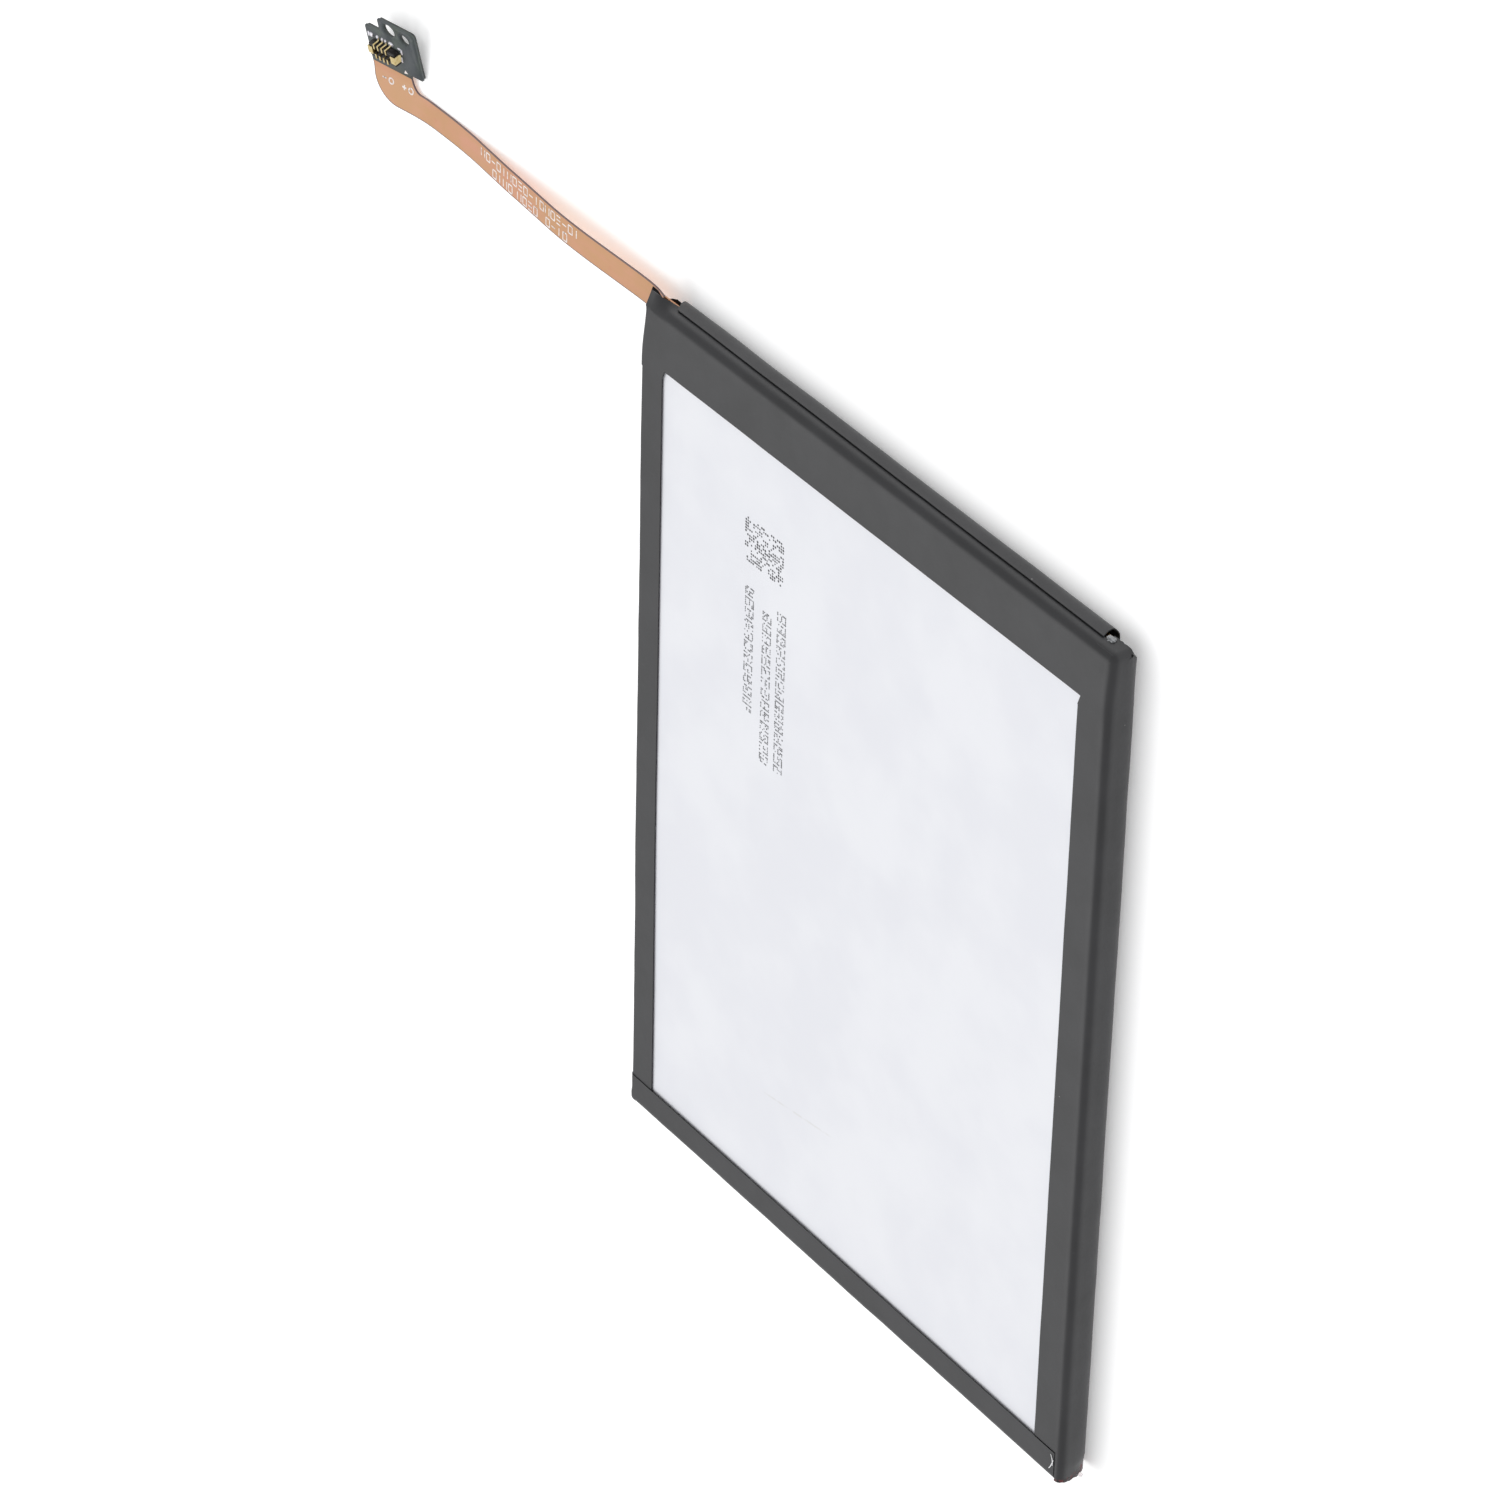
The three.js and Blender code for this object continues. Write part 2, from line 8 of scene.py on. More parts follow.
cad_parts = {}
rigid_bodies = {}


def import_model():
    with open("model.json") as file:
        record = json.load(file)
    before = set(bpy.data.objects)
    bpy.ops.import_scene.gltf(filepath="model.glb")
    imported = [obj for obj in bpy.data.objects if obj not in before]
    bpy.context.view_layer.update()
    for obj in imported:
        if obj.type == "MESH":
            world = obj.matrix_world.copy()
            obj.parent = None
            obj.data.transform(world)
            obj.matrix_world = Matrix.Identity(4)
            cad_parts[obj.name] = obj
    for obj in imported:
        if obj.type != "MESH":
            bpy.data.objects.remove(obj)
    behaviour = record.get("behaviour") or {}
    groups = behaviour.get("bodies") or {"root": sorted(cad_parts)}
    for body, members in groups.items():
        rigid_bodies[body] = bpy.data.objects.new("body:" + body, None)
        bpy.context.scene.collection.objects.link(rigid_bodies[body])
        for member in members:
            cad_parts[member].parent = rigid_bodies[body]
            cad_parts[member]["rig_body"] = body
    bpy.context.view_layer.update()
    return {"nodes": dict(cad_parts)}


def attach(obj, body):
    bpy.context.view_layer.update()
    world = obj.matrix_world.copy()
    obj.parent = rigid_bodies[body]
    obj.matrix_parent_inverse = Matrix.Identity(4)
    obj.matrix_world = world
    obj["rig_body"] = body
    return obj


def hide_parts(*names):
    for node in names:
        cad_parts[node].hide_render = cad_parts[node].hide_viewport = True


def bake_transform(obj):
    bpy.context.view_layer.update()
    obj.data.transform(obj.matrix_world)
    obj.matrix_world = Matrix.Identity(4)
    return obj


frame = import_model()
node = frame["nodes"]
MM = 0.001


# ---- the table it lies on, the light and the camera -----------------------------------------------
# A white sheet under the cell, which glows faintly as painted light that lifts the shadows round the cell,
# a white room and one broad soft lamp above. The lens is long, so the cell's edges stay almost parallel.
CAMERA_AT = Vector((376.16, 351.51, 292.11)) * MM
CAMERA_RIGHT = Vector((0.58065, 0.02111, -0.81388))
CAMERA_UP = Vector((-0.48130, 0.81518, -0.32224))
LENS = 164.487
TABLE_HALF = 3.0
ROOM_LIGHT = 0.76
LAMP_WATTS = 2.6


class Wire:
    """One output in a material's nodes. Sums, differences and products of wires add Math nodes."""

    def __init__(self, finish, socket):
        self.finish, self.socket = finish, socket

    def math(self, operation, *others):
        values = dict(enumerate((self, *others)))
        return self.finish.node("ShaderNodeMath", {"operation": operation}, values)

    def swapped(self, operation, other):
        return self.finish.node("ShaderNodeMath", {"operation": operation}, {0: other, 1: self})

    def __add__(self, other):
        return self.math("ADD", other)

    __radd__ = __add__

    def __sub__(self, other):
        return self.math("SUBTRACT", other)

    def __rsub__(self, other):
        return self.swapped("SUBTRACT", other)

    def __mul__(self, other):
        return self.math("MULTIPLY", other)

    __rmul__ = __mul__

    def __truediv__(self, other):
        return self.math("DIVIDE", other)

    def __abs__(self):
        return self.math("ABSOLUTE")

    def ramp(self, low, high):
        """0 below low, 1 above high, smooth between; low may be the larger."""
        sockets = {"Value": self, "From Min": low, "From Max": high}
        return self.finish.node("ShaderNodeMapRange", {"interpolation_type": "SMOOTHSTEP"}, sockets)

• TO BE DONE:
Return all the data above once more, precisely as given.

• SOLVED EXERCISE:
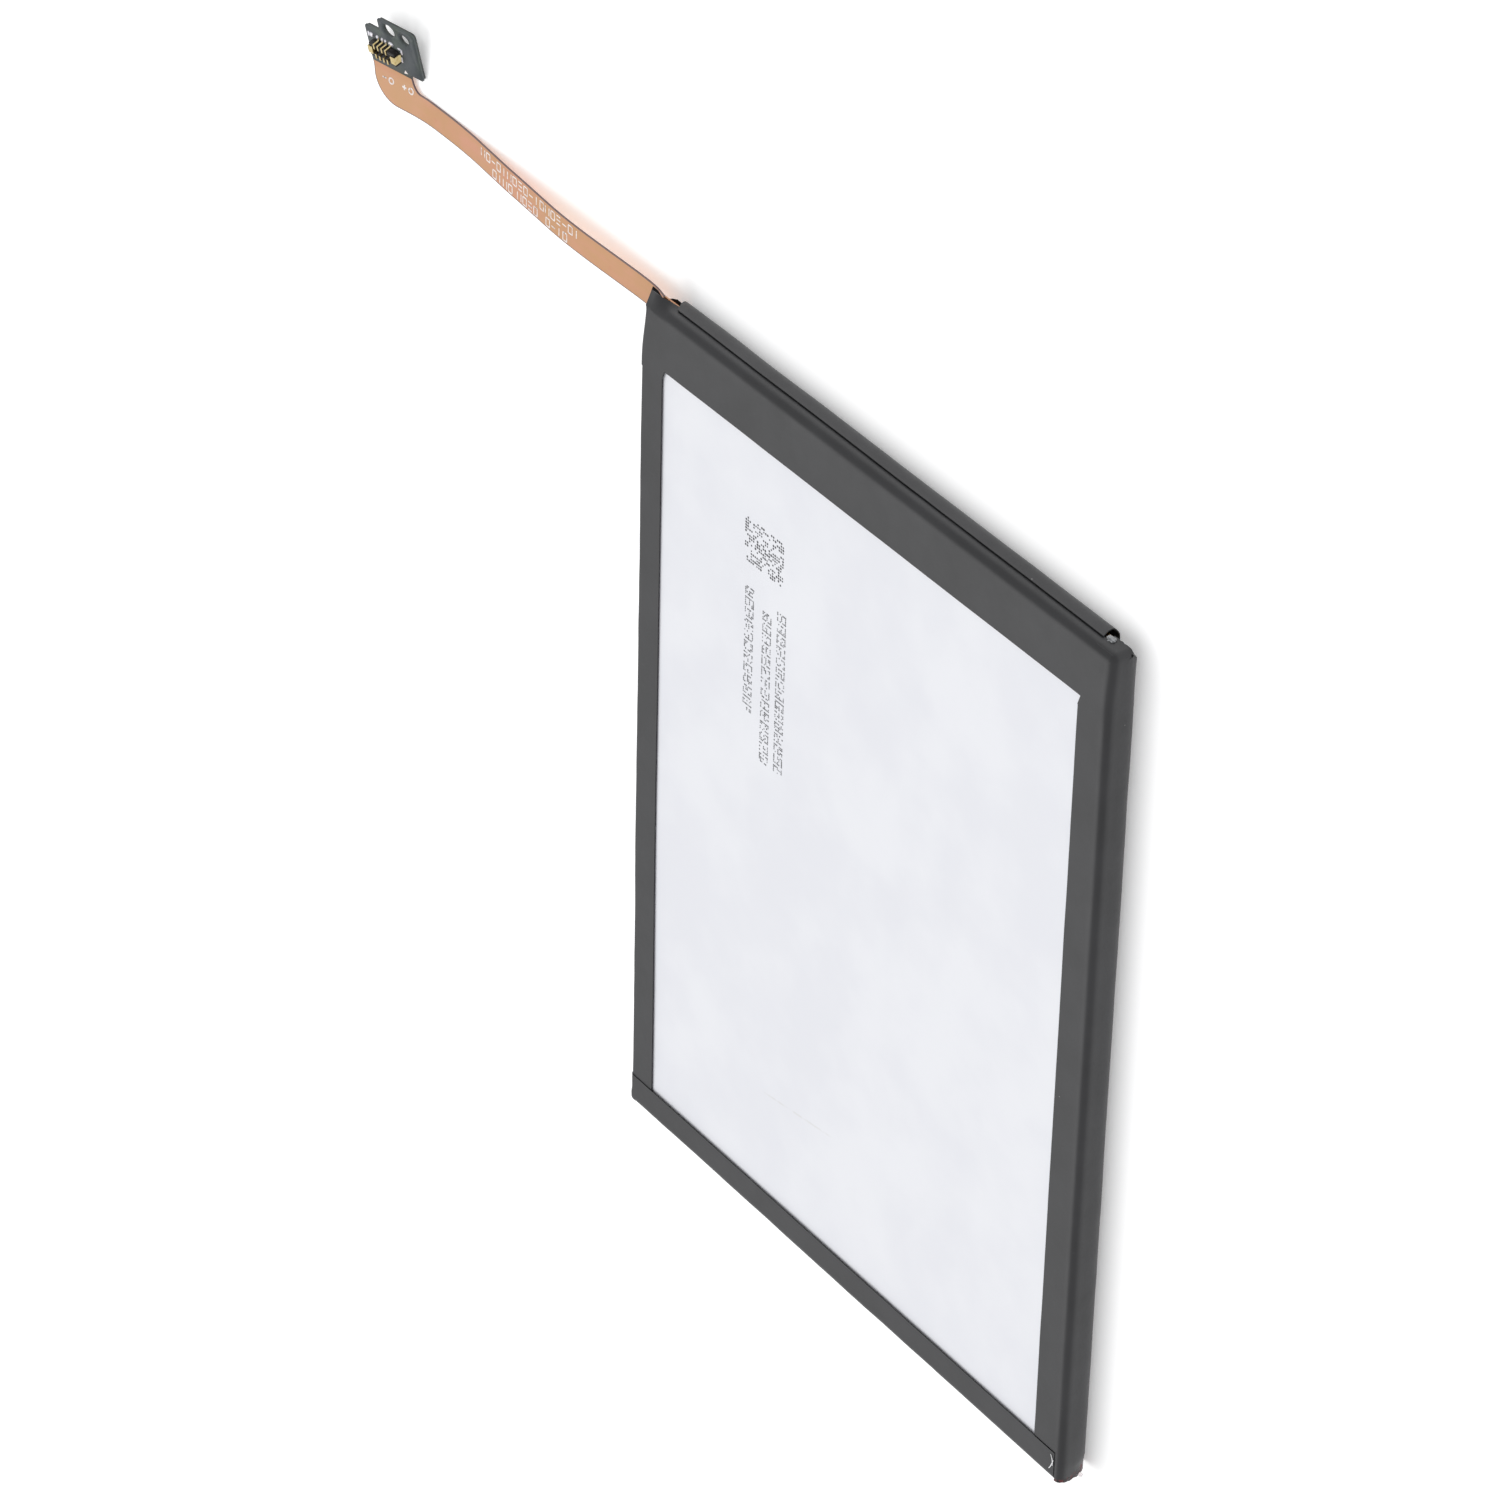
The three.js and Blender code for this object continues. Write part 2, from line 8 of scene.py on. More parts follow.
cad_parts = {}
rigid_bodies = {}


def import_model():
    with open("model.json") as file:
        record = json.load(file)
    before = set(bpy.data.objects)
    bpy.ops.import_scene.gltf(filepath="model.glb")
    imported = [obj for obj in bpy.data.objects if obj not in before]
    bpy.context.view_layer.update()
    for obj in imported:
        if obj.type == "MESH":
            world = obj.matrix_world.copy()
            obj.parent = None
            obj.data.transform(world)
            obj.matrix_world = Matrix.Identity(4)
            cad_parts[obj.name] = obj
    for obj in imported:
        if obj.type != "MESH":
            bpy.data.objects.remove(obj)
    behaviour = record.get("behaviour") or {}
    groups = behaviour.get("bodies") or {"root": sorted(cad_parts)}
    for body, members in groups.items():
        rigid_bodies[body] = bpy.data.objects.new("body:" + body, None)
        bpy.context.scene.collection.objects.link(rigid_bodies[body])
        for member in members:
            cad_parts[member].parent = rigid_bodies[body]
            cad_parts[member]["rig_body"] = body
    bpy.context.view_layer.update()
    return {"nodes": dict(cad_parts)}


def attach(obj, body):
    bpy.context.view_layer.update()
    world = obj.matrix_world.copy()
    obj.parent = rigid_bodies[body]
    obj.matrix_parent_inverse = Matrix.Identity(4)
    obj.matrix_world = world
    obj["rig_body"] = body
    return obj


def hide_parts(*names):
    for node in names:
        cad_parts[node].hide_render = cad_parts[node].hide_viewport = True


def bake_transform(obj):
    bpy.context.view_layer.update()
    obj.data.transform(obj.matrix_world)
    obj.matrix_world = Matrix.Identity(4)
    return obj


frame = import_model()
node = frame["nodes"]
MM = 0.001


# ---- the table it lies on, the light and the camera -----------------------------------------------
# A white sheet under the cell, which glows faintly as painted light that lifts the shadows round the cell,
# a white room and one broad soft lamp above. The lens is long, so the cell's edges stay almost parallel.
CAMERA_AT = Vector((376.16, 351.51, 292.11)) * MM
CAMERA_RIGHT = Vector((0.58065, 0.02111, -0.81388))
CAMERA_UP = Vector((-0.48130, 0.81518, -0.32224))
LENS = 164.487
TABLE_HALF = 3.0
ROOM_LIGHT = 0.76
LAMP_WATTS = 2.6


class Wire:
    """One output in a material's nodes. Sums, differences and products of wires add Math nodes."""

    def __init__(self, finish, socket):
        self.finish, self.socket = finish, socket

    def math(self, operation, *others):
        values = dict(enumerate((self, *others)))
        return self.finish.node("ShaderNodeMath", {"operation": operation}, values)

    def swapped(self, operation, other):
        return self.finish.node("ShaderNodeMath", {"operation": operation}, {0: other, 1: self})

    def __add__(self, other):
        return self.math("ADD", other)

    __radd__ = __add__

    def __sub__(self, other):
        return self.math("SUBTRACT", other)

    def __rsub__(self, other):
        return self.swapped("SUBTRACT", other)

    def __mul__(self, other):
        return self.math("MULTIPLY", other)

    __rmul__ = __mul__

    def __truediv__(self, other):
        return self.math("DIVIDE", other)

    def __abs__(self):
        return self.math("ABSOLUTE")

    def ramp(self, low, high):
        """0 below low, 1 above high, smooth between; low may be the larger."""
        sockets = {"Value": self, "From Min": low, "From Max": high}
        return self.finish.node("ShaderNodeMapRange", {"interpolation_type": "SMOOTHSTEP"}, sockets)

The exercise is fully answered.